OBJECTIVE — Using the listing below, set down each line from the line containing "under the middle" through the line containing "obj.matrix_world = world", both ends included, exactly and with nothing added.

SOURCE EXCERPT —
▬▬▬▬▬▬▬▬▬▬
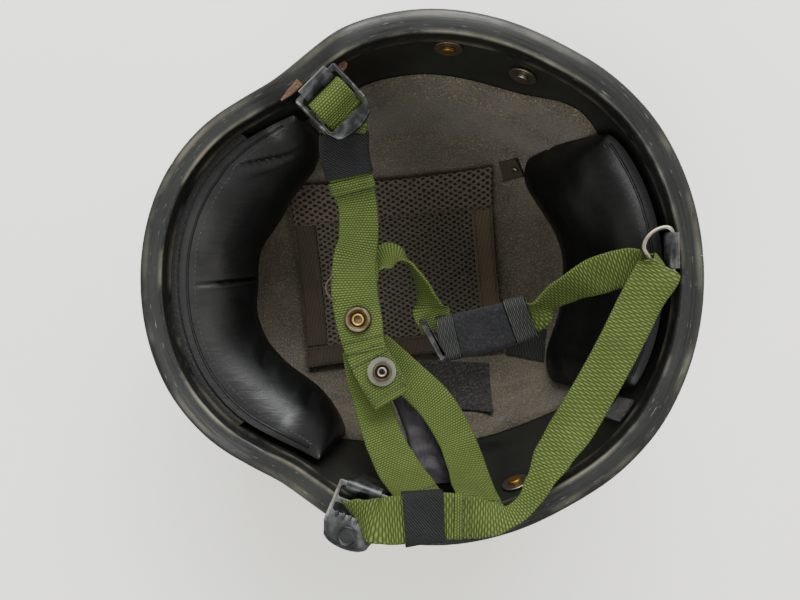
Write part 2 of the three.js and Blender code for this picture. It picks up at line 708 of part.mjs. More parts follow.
const rightWound = [
  { down: 5.8, out: -3 },
  { down: 4.7, out: 0 },
  { down: 8, out: 3.6 },
  { down: 11.6, out: 6.2 },
];
const rearStrap = [
  { x: -22, y: -13, z: -110.5, lean: -64, turn: -28, wide: 21 },
  { x: -13, y: -11, z: -111, lean: -84, turn: -12 },
  { x: -2, y: -9.4, z: -110.5, lean: -87 },
  { x: 9, y: -9, z: -110, lean: -88 },
  { x: 21, y: -9.4, z: -110.5, lean: -88, wide: 20 },
  { x: 31.5, y: -11, z: -111, lean: -84, turn: -30, wide: 16 },
  { x: 40, y: -11, z: -109.5, lean: -68, turn: -46, wide: 11 },
  { x: 47.5, y: -9.5, z: -104, lean: -20, turn: -40, wide: 11 },
  { x: 53.5, y: -7.5, z: -95, lean: 8, turn: -30, wide: 14 },
  { x: 60.5, y: -5, z: -83.5, lean: 20, turn: -18, wide: 19 },
  { x: 73.2, y: -2.6, z: -66, lean: 20, wide: 20.5 },
  { x: 91.6, y: -2, z: -34.5, lean: 6, wide: 20.5 },
  { x: 103.6, y: -2, z: -11, lean: -22, wide: 20.5 },
  { x: 111.5, y: -2.6, z: 2.6, lean: -52, wide: 22 },
  { x: 112.2, y: -1, z: 5.6, lean: -56, wide: 8 },
  { x: 112.9, y: 3.8, z: 7.4, lean: -57, wide: 7 },
  { x: 110.5, y: 7.4, z: 5.6, lean: -57, wide: 10 },
  { x: 107.5, y: 9, z: 4.5, lean: -64, turn: 6, wide: 17 },
  { x: 101, y: 13, z: 4, lean: -82, turn: 14, wide: 19 },
  { x: 89, y: 19, z: 0.5, lean: -98, turn: 24, wide: 20 },
  { x: 74.5, y: 27, z: -6.5, lean: -106, turn: 42, wide: 18 },
  { x: 65, y: 33, z: -13, lean: -104, turn: 44, wide: 15 },
  { x: 59, y: 37, z: -19.5, lean: -92, turn: 26, wide: 19 },
  { x: 42, y: 41.5, z: -25, lean: -80, turn: 6, wide: 20 },
  { x: 20, y: 45, z: -30, lean: -78, wide: 20 },
  { x: 10.5, y: 46.5, z: -32, lean: -76, wide: 20 },
];
const archStrap = [
  { x: 6, y: 47.5, z: -17, lean: -10, wide: 20 },
  { x: 5, y: 46, z: -12, lean: -20, turn: -40, wide: 18 },
  { x: 3, y: 44, z: -6, lean: -24, turn: -58, wide: 18 },
  { x: -3, y: 42.5, z: 5.5, lean: -40, turn: -64, wide: 20 },
  { x: -10.5, y: 42, z: 13, lean: -62, turn: -56, wide: 20 },
  { x: -18.5, y: 42, z: 12, lean: -100, turn: -40, wide: 20 },
  { x: -25, y: 42.5, z: 5.5, lean: -120, turn: -26, wide: 20 },
  { x: -32, y: 42, z: -1.5, lean: -140, turn: -10, wide: 20 },
];
const chinLeft = [
  { x: -31, y: 36.5, z: -36, lean: 2, turn: 6, wide: 19.5 },
  { x: -29, y: 37.5, z: -50.5, lean: -6, turn: 6, wide: 19.5 },
  { x: -26, y: 38, z: -62, lean: -10, wide: 19.5 },
  { x: -23, y: 37, z: -73.5, lean: -8, wide: 19.5 },
  { x: -18.5, y: 33, z: -85, lean: -2, wide: 20.5 },
  { x: -12, y: 24, z: -95.5, lean: 6 },
  { x: -5.5, y: 12, z: -101.5, lean: 9 },
  { x: -2, y: 1.5, z: -104.5, lean: 10 },
];
const chinRight = [
  { x: -24, y: 43, z: -36, lean: 8, turn: 4, wide: 19.5 },
  { x: -9, y: 43, z: -49.5, lean: 15, turn: 10, wide: 19.5 },
  { x: 7, y: 40, z: -65, lean: 2, wide: 19.5 },
  { x: 17, y: 34, z: -81.5, lean: -6, wide: 19.5 },
  { x: 22, y: 22, z: -94.5, lean: -10, wide: 20.5 },
  { x: 24, y: 8, z: -101, lean: -12 },
  { x: 25.5, y: -1, z: -103.5, lean: -14 },
  { x: 26, y: -5, z: -107, lean: -18 },
  { x: 27, y: -5.4, z: -112, lean: -22 },
];
const chinLining = [
  { x: -9, y: 45.5, z: -60, lean: 0, wide: 15 },
  { x: -1, y: 45, z: -73, lean: -4, wide: 20 },
  { x: 4, y: 41.5, z: -86, lean: -4, wide: 22 },
  { x: 8, y: 33.5, z: -96.5, lean: -4, wide: 22 },
  { x: 10.5, y: 25, z: -103.5, lean: -4, wide: 20 },
];

add("left_strap", strap([...overCrossbar(leftTube, leftFrame, leftWound), ...leftStrap]), webbing);
add("rear_strap", strap([...overCrossbar(rightTube, rightFrame, rightWound), ...rearStrap]), webbing);
add("arch_strap", strap(archStrap), webbing);
add("chin_strap_left", strap(chinLeft), webbing);
add("chin_strap_right", strap(chinRight), webbing);
add("chin_lining", strap(chinLining, 1.4), vinyl);

// Elastic keepers and the padded sleeve are closed round the straps that they hold
const between = (a, b, t) => {
  const mixed = {};
  for (const key of ["x", "y", "z", "lean", "turn"]) mixed[key] = THREE.MathUtils.lerp(a[key] ?? 0, b[key] ?? 0, t);
  return { ...mixed, wide: THREE.MathUtils.lerp(a.wide ?? webWide, b.wide ?? webWide, t) };
};
add("left_keeper", sleeve([between(leftStrap[0], leftStrap[1], 0.3), leftStrap[1], leftStrap[2]], 2.8, keeperThick, 4, 1.2), elastic);
add("right_keeper", sleeve([between(rearStrap[1], rearStrap[2], 0.3), rearStrap[2], rearStrap[3]], 2.8, keeperThick), elastic);
const [mouth, middle, far, tail] = rearStrap.slice(-4);
add("velour_sleeve", sleeve([between(mouth, middle, 0.72), middle, far], 3.2, 1.4), velour);
add("sleeve_right_cuff", sleeve([between(mouth, middle, 0.1), between(mouth, middle, 0.4), between(mouth, middle, 0.69)], 3.6, 1.6, 2, 2.8), elastic);
add("sleeve_left_cuff", sleeve([between(far, tail, 0.06), between(far, tail, 0.5), tail], 3.4, 1.6, 2), elastic);

// Press studs on the strap's end
const socketProfile = [[2.6, 0], [7, 0], [7, 1], [5.6, 2.2], [4.4, 2.6], [3.4, 1.6], [2.6, 1.2]];
const studWasher = [[3.2, 0], [7.4, 0], [7.4, 0.7], [3.2, 0.7]];
const studProfile = [[1.6, 0], [2.8, 0], [2.8, 1.4], [4.8, 1.6], [4.8, 2.6], [3.4, 3.4], [1.6, 2.6]];
const closedProfile = (profile) => [...profile, profile[0]];
add("snap_socket", turned(closedProfile(socketProfile), 20, vec(-31.8, 30.2, -20), vec(0, -1, 0)), agedBrass);
add("stud_washer", turned(closedProfile(studWasher), 20, vec(-20, 27.6, -46.5), vec(0.1, -1, 0)), brightSteel);
add("snap_stud", turned(closedProfile(studProfile), 16, vec(-20, 27.5, -46.5), vec(0.1, -1, 0)), agedBrass);

// The flat slider where the arch strap starts, beside the sleeve's mouth
const slider = { wide: 5.5, high: 24, thick: 2, slotWide: 2.2, slotHigh: 19.5 };
const sliderOutline = new THREE.Shape();
sliderOutline.moveTo(-slider.wide / 2, -slider.high / 2);
sliderOutline.lineTo(slider.wide / 2, -slider.high / 2);
sliderOutline.lineTo(slider.wide / 2, slider.high / 2);
sliderOutline.lineTo(-slider.wide / 2, slider.high / 2);
sliderOutline.closePath();
const sliderSlot = new THREE.Path();
sliderSlot.moveTo(-slider.slotWide / 2, -slider.slotHigh / 2);
sliderSlot.lineTo(-slider.slotWide / 2, slider.slotHigh / 2);
sliderSlot.lineTo(slider.slotWide / 2, slider.slotHigh / 2);
sliderSlot.lineTo(slider.slotWide / 2, -slider.slotHigh / 2);
sliderSlot.closePath();
sliderOutline.holes.push(sliderSlot);
const sliderSolid = new THREE.ExtrudeGeometry(sliderOutline, { depth: slider.thick, bevelEnabled: false });
const sliderTurn = new THREE.Quaternion().setFromEuler(new THREE.Euler(-Math.PI / 2, rad(-28), 0, "YXZ"));
add("slider", placed(sliderSolid, sliderTurn, vec(3.2, 42.5, -31)), blackSteel);

const shell = manifoldOf(shellSolid());
shellScrew("left_ear_screw", 97.9, 20);
shellScrew("left_rear_screw", 117.5, 30, { finishInside: brightSteel });
shellScrew("right_rear_screw", -114, 30);
let bored = shell;
for (const hole of holes) bored = bored.subtract(manifoldOf(hole));
add("shell", geometryOf(bored), paint);

// The helmet turned over: its crown down, origin on the floor under the middle
helmet.rotation.set(-Math.PI / 2, 0, 0);
const stand = new THREE.Group();
stand.add(helmet);
stand.updateMatrixWorld(true);
const reachBox = new THREE.Box3().setFromObject(stand, true);
const centre = reachBox.getCenter(vec(0, 0, 0));
helmet.position.set(-centre.x, -centre.y, -reachBox.min.z);

export default stand;
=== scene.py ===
"""A ballistic helmet that stands on its crown, with its liner, pads and chin strap showing."""

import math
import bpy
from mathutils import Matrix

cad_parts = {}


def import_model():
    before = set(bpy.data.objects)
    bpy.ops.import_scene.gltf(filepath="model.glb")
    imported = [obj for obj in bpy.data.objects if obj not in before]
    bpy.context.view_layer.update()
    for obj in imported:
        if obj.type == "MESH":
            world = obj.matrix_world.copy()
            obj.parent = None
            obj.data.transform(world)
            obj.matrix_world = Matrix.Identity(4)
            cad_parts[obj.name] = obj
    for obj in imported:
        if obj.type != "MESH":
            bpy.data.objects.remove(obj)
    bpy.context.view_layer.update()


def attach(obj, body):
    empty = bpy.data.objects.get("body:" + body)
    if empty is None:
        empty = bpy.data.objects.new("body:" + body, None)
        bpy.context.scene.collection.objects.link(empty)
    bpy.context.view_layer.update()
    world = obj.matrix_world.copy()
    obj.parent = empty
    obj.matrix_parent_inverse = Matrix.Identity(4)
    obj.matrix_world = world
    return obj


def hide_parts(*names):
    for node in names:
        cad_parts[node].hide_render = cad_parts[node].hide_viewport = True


bl_info = {
    "name": "Ballistic helmet",
    "version": (1, 0, 0),
    "blender": (4, 5, 0),
    "location": "3D View > Sidebar > Helmet",
    "description": "Builds a ballistic helmet with its liner, pads, chin strap and fittings",
    "category": "Add Mesh",
}

import bmesh
import bpy
from bpy.props import FloatProperty, FloatVectorProperty, PointerProperty
from mathutils import Matrix, Vector, noise

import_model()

# Sizes are in millimetres in the helmet's own frame: x from brow to nape, y from the ear rim
# to the crown, z from the right ear to the left. A turn goes round from the brow, 90 at the left ear.
MM = 0.001
AXIS_SHIFT = 4.736
CROWN = 178.0

# Faces that meet at a wider angle than this make a sharp edge, on hard pieces and on soft ones
SHARP = 40.0
SHARP_ON_SOFT = 60.0

# Shell
WALL = 8.0
DOME_HEIGHT = 108.0
DOME_FRONT = 133.0
DOME_BACK = 129.0
DOME_SIDE = 108.0
DOME_ROUND = 2.3
PLAN_ROUND = 2.15
FLAT_SPOT = 22.0
FLAT_ROWS = (0.35, 0.7, 1.0)
SHELL_SIDES = 192
SHELL_ROWS = 60

# The rim is cut back towards the crown at the brow and at the nape, and the cut fades over some turn
BROW_RIM = 42.0
BROW_CUT_ENDS = 44
BROW_CUT_FADE = 30
NAPE_RIM = 12.3
NAPE_CUT_STARTS = 100
NAPE_CUT_FADE = 80

# The wall flares out from this far below the crown, and from less far by the ears
FLARE_FROM = 84.0
FLARE_BY_EAR = 74.0
EAR_TURN = 92
EAR_FADE = 60

# How far the edge trim reaches from the axis
TRIM_REACH = [
    (0, 147.0),
    (20, 145.5),
    (34, 140.5),
    (46, 133.0),
    (56, 125.0),
    (66, 122.0),
    (78, 124.5),
    (92, 126.5),
    (108, 127.5),
    (122, 129.0),
    (136, 133.0),
    (150, 136.0),
    (180, 137.5),
]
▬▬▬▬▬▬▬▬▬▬
SOLVED PROBLEM —
// The helmet turned over: its crown down, origin on the floor under the middle
helmet.rotation.set(-Math.PI / 2, 0, 0);
const stand = new THREE.Group();
stand.add(helmet);
stand.updateMatrixWorld(true);
const reachBox = new THREE.Box3().setFromObject(stand, true);
const centre = reachBox.getCenter(vec(0, 0, 0));
helmet.position.set(-centre.x, -centre.y, -reachBox.min.z);

export default stand;
=== scene.py ===
"""A ballistic helmet that stands on its crown, with its liner, pads and chin strap showing."""

import math
import bpy
from mathutils import Matrix

cad_parts = {}


def import_model():
    before = set(bpy.data.objects)
    bpy.ops.import_scene.gltf(filepath="model.glb")
    imported = [obj for obj in bpy.data.objects if obj not in before]
    bpy.context.view_layer.update()
    for obj in imported:
        if obj.type == "MESH":
            world = obj.matrix_world.copy()
            obj.parent = None
            obj.data.transform(world)
            obj.matrix_world = Matrix.Identity(4)
            cad_parts[obj.name] = obj
    for obj in imported:
        if obj.type != "MESH":
            bpy.data.objects.remove(obj)
    bpy.context.view_layer.update()


def attach(obj, body):
    empty = bpy.data.objects.get("body:" + body)
    if empty is None:
        empty = bpy.data.objects.new("body:" + body, None)
        bpy.context.scene.collection.objects.link(empty)
    bpy.context.view_layer.update()
    world = obj.matrix_world.copy()
    obj.parent = empty
    obj.matrix_parent_inverse = Matrix.Identity(4)
    obj.matrix_world = world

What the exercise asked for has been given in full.